Take every line from the material that has the word "Blender" in it.

— Start Provided data —

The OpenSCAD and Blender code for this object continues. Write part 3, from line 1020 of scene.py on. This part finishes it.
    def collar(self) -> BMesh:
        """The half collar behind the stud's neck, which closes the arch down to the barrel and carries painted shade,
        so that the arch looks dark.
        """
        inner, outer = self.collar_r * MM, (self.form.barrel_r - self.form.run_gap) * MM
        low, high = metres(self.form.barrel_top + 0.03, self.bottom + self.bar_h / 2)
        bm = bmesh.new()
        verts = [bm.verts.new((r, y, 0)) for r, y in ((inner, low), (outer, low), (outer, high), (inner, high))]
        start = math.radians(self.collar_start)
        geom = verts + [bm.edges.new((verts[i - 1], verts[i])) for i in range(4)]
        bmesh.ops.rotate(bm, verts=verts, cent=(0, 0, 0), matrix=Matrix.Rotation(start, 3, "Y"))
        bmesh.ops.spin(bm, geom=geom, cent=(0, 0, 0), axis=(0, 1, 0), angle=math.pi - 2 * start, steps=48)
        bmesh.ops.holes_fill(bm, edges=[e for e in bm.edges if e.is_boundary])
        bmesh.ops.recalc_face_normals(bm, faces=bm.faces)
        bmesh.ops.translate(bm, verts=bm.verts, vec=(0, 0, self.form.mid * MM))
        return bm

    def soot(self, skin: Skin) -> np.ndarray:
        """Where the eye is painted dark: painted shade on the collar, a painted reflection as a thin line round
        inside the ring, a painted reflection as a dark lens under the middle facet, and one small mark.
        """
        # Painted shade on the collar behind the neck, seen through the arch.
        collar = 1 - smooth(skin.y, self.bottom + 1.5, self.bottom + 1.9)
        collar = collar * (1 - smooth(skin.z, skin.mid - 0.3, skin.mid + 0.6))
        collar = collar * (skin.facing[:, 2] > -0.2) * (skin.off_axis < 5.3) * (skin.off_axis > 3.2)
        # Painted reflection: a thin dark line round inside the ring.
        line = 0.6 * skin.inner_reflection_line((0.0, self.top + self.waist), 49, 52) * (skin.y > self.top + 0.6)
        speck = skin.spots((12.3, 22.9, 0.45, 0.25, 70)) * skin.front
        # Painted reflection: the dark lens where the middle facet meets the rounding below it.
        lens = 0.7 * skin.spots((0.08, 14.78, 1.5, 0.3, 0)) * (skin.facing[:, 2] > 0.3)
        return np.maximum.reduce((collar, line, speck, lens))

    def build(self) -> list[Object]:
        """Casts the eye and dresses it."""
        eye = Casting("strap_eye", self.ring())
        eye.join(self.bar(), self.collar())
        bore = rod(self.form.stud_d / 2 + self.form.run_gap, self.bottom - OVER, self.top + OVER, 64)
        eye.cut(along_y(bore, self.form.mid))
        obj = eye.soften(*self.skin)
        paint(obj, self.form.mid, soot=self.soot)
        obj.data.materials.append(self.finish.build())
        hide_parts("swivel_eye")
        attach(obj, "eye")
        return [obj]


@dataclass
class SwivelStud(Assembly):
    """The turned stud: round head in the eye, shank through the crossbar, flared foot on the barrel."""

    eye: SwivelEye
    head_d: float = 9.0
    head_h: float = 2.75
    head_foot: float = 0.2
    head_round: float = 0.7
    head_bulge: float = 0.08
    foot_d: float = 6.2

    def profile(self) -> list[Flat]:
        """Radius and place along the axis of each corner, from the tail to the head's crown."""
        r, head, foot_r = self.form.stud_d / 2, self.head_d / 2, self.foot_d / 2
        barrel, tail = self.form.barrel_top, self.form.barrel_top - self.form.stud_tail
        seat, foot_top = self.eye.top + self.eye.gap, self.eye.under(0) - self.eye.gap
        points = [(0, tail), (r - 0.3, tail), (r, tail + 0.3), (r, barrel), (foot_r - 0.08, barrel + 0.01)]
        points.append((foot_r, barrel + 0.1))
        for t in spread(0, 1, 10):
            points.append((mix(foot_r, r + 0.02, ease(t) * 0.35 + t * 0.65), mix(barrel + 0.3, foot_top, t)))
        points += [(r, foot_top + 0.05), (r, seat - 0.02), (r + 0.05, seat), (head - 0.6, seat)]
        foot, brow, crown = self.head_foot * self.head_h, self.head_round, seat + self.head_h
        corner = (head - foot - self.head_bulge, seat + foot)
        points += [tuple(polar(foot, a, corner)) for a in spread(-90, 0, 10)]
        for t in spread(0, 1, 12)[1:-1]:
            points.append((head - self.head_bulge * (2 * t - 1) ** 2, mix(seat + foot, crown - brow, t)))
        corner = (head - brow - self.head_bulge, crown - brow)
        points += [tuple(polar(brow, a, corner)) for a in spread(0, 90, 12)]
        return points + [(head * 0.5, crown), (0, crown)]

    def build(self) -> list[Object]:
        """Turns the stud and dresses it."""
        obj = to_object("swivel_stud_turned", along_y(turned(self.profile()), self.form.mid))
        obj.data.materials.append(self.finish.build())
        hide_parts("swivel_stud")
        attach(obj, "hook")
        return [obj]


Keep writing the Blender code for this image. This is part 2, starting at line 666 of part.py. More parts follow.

— End Provided data —

Task answer ::
The OpenSCAD and Blender code for this object continues. Write part 3, from line 1020 of scene.py on. This part finishes it.
Keep writing the Blender code for this image. This is part 2, starting at line 666 of part.py. More parts follow.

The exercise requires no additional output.